11) GIVE UP! It may seem counterintuitive, but not books are for all people at all stages in their lives. Paper Doll is a fast reader and loves to lose herself in books, but two titles: Anna Karenina and Moby Dick have proved elusive. I’ve tried both, multiple times, and just can’t push through. Giving up — for now — on a book that isn’t satisfying you is like accepting the fact that cilantro just isn’t your seasoning.

Letting go of obligations or possessions that don’t serve your current goals gives you time and space for the things that do matter to you. Letting go of a book that doesn’t tickle your fancy will free up time to immerse yourself in your next BBFF (Best Book Friend Forever).

12) DRIP BY DRIP, PUT IT TOGETHER. If your life is so overburdened with tasks you are unable or unwilling to give up or reduce, your time truly is as limited as the space of someone who lives in a studio apartment and collects pianos.
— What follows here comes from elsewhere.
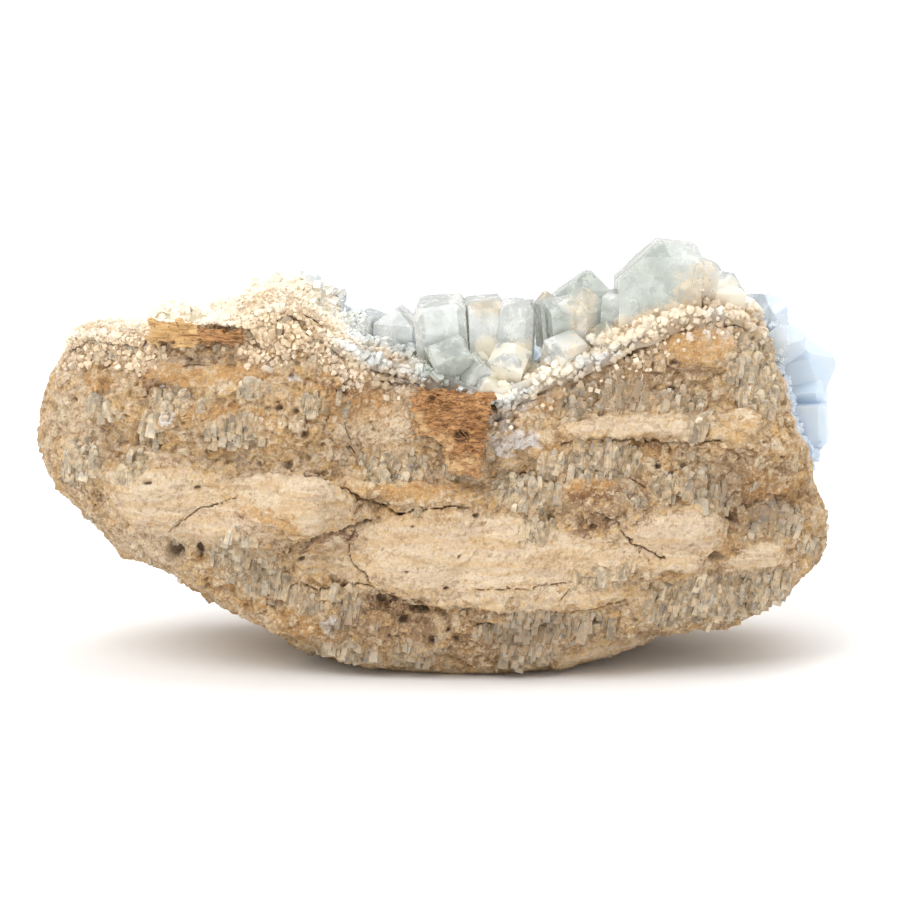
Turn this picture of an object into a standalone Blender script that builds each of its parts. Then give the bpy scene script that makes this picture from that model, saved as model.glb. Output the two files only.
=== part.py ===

But hope is not lost. Micro-reading opportunities may serve your needs. In our next post, we’ll be looking at how digital era technology, including sites and apps like Daily Lit, Rooster, Drip Read and others, can deliver appetizer-sized portions of books to people who don’t have the time for a sit-down meal of good reading.

3 Responses

  1. John Trosko says:

    Very extensive list Julie. Well thought out for sure. I learned a few things and you explored every angle!

    John

  2. Julie Bestry says:

    Awww, John, thank you for the kind words! We all need more time to read!

  3. Janine Adams says:

    I love this, Julie! I finish a novel every week or two, and I keep a list of the books I’ve read in Evernote. (So I can tell you that I’m reading my 31st book of the year.) I tend to be a multitasking reader–I read while eating breakfast and lunch (if I’m eating lunch alone) and while I’m brushing and flossing my teeth. And I also read in bed. My Kindle Paperwhite has made reading so easy and portable. I just love it.